What the task asks
Print all of the data exactly.

---+---

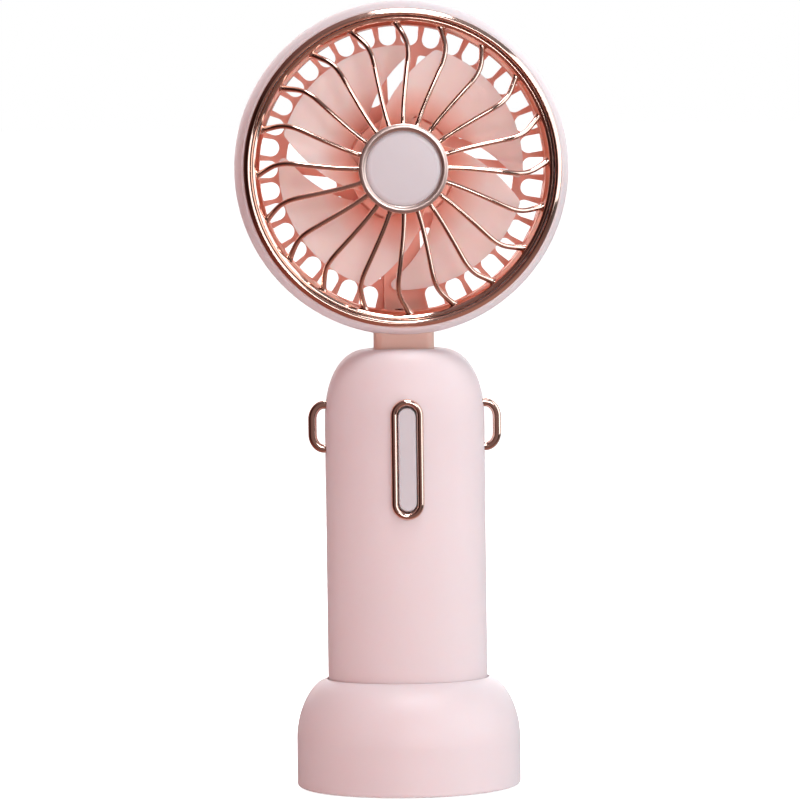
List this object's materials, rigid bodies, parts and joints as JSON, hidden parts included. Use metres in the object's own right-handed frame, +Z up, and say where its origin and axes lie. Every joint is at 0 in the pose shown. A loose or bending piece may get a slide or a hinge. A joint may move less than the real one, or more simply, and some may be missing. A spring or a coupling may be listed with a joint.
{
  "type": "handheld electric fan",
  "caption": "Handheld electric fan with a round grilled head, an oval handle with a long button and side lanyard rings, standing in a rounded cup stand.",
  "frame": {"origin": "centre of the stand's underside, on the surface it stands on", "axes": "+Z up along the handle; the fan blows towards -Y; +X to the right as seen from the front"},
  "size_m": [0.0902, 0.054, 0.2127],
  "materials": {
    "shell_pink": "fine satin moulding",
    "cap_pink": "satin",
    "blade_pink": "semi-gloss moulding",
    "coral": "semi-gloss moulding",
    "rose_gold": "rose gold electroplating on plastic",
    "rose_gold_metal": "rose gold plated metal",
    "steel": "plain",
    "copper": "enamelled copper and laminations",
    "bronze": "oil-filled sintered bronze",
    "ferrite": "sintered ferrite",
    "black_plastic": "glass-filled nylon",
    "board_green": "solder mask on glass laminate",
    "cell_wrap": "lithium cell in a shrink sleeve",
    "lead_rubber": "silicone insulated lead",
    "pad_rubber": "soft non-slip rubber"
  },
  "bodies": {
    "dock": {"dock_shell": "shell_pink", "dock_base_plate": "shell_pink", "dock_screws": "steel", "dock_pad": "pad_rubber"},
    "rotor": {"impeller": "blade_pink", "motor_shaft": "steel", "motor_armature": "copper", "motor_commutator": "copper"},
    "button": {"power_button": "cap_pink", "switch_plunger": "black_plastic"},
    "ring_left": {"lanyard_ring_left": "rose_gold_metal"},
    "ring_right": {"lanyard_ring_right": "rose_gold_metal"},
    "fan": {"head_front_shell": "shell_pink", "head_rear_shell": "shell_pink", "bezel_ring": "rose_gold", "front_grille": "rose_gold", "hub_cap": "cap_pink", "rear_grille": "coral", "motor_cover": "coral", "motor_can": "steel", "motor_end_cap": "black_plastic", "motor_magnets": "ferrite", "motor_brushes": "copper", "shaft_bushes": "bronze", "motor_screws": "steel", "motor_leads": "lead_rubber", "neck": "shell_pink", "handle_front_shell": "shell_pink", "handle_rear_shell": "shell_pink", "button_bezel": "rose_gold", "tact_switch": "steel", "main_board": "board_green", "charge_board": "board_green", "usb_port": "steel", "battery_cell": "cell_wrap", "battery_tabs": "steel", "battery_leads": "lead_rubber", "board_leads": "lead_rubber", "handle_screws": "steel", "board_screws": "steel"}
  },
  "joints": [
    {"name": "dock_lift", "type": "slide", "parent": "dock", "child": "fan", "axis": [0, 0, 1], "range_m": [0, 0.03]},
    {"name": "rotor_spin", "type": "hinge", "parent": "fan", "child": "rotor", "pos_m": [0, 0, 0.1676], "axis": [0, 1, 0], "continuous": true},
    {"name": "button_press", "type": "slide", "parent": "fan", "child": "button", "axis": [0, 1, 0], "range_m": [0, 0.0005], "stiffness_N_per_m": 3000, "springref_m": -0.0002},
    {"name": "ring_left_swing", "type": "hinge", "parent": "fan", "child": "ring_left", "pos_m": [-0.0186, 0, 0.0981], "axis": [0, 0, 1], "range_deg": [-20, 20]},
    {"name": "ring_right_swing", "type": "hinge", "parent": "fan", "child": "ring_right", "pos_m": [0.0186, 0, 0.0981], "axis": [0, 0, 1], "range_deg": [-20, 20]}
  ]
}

---+---

Task result
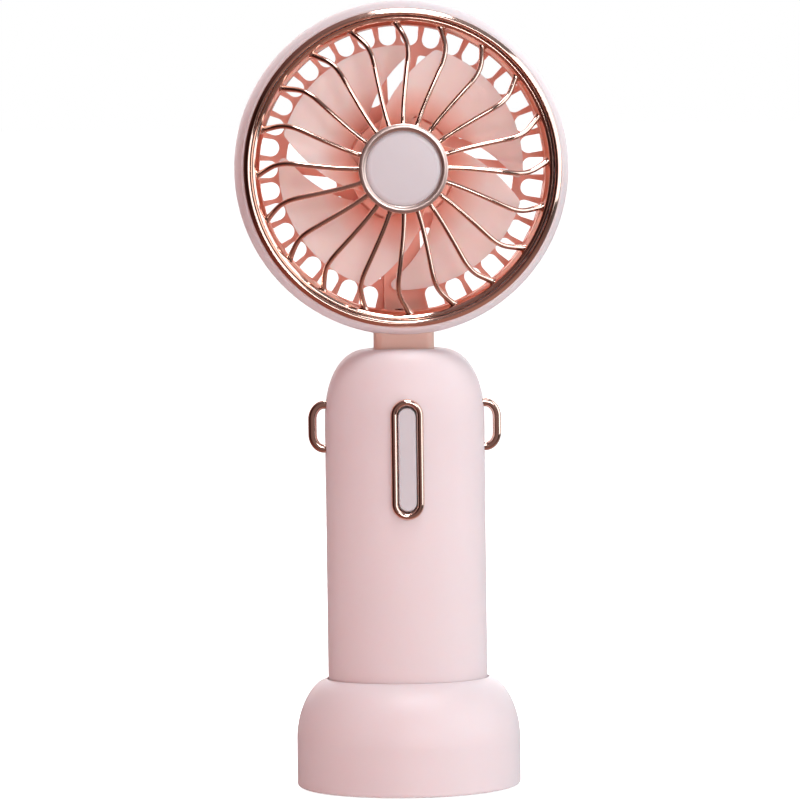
List this object's materials, rigid bodies, parts and joints as JSON, hidden parts included. Use metres in the object's own right-handed frame, +Z up, and say where its origin and axes lie. Every joint is at 0 in the pose shown. A loose or bending piece may get a slide or a hinge. A joint may move less than the real one, or more simply, and some may be missing. A spring or a coupling may be listed with a joint.
{
  "type": "handheld electric fan",
  "caption": "Handheld electric fan with a round grilled head, an oval handle with a long button and side lanyard rings, standing in a rounded cup stand.",
  "frame": {"origin": "centre of the stand's underside, on the surface it stands on", "axes": "+Z up along the handle; the fan blows towards -Y; +X to the right as seen from the front"},
  "size_m": [0.0902, 0.054, 0.2127],
  "materials": {
    "shell_pink": "fine satin moulding",
    "cap_pink": "satin",
    "blade_pink": "semi-gloss moulding",
    "coral": "semi-gloss moulding",
    "rose_gold": "rose gold electroplating on plastic",
    "rose_gold_metal": "rose gold plated metal",
    "steel": "plain",
    "copper": "enamelled copper and laminations",
    "bronze": "oil-filled sintered bronze",
    "ferrite": "sintered ferrite",
    "black_plastic": "glass-filled nylon",
    "board_green": "solder mask on glass laminate",
    "cell_wrap": "lithium cell in a shrink sleeve",
    "lead_rubber": "silicone insulated lead",
    "pad_rubber": "soft non-slip rubber"
  },
  "bodies": {
    "dock": {"dock_shell": "shell_pink", "dock_base_plate": "shell_pink", "dock_screws": "steel", "dock_pad": "pad_rubber"},
    "rotor": {"impeller": "blade_pink", "motor_shaft": "steel", "motor_armature": "copper", "motor_commutator": "copper"},
    "button": {"power_button": "cap_pink", "switch_plunger": "black_plastic"},
    "ring_left": {"lanyard_ring_left": "rose_gold_metal"},
    "ring_right": {"lanyard_ring_right": "rose_gold_metal"},
    "fan": {"head_front_shell": "shell_pink", "head_rear_shell": "shell_pink", "bezel_ring": "rose_gold", "front_grille": "rose_gold", "hub_cap": "cap_pink", "rear_grille": "coral", "motor_cover": "coral", "motor_can": "steel", "motor_end_cap": "black_plastic", "motor_magnets": "ferrite", "motor_brushes": "copper", "shaft_bushes": "bronze", "motor_screws": "steel", "motor_leads": "lead_rubber", "neck": "shell_pink", "handle_front_shell": "shell_pink", "handle_rear_shell": "shell_pink", "button_bezel": "rose_gold", "tact_switch": "steel", "main_board": "board_green", "charge_board": "board_green", "usb_port": "steel", "battery_cell": "cell_wrap", "battery_tabs": "steel", "battery_leads": "lead_rubber", "board_leads": "lead_rubber", "handle_screws": "steel", "board_screws": "steel"}
  },
  "joints": [
    {"name": "dock_lift", "type": "slide", "parent": "dock", "child": "fan", "axis": [0, 0, 1], "range_m": [0, 0.03]},
    {"name": "rotor_spin", "type": "hinge", "parent": "fan", "child": "rotor", "pos_m": [0, 0, 0.1676], "axis": [0, 1, 0], "continuous": true},
    {"name": "button_press", "type": "slide", "parent": "fan", "child": "button", "axis": [0, 1, 0], "range_m": [0, 0.0005], "stiffness_N_per_m": 3000, "springref_m": -0.0002},
    {"name": "ring_left_swing", "type": "hinge", "parent": "fan", "child": "ring_left", "pos_m": [-0.0186, 0, 0.0981], "axis": [0, 0, 1], "range_deg": [-20, 20]},
    {"name": "ring_right_swing", "type": "hinge", "parent": "fan", "child": "ring_right", "pos_m": [0.0186, 0, 0.0981], "axis": [0, 0, 1], "range_deg": [-20, 20]}
  ]
}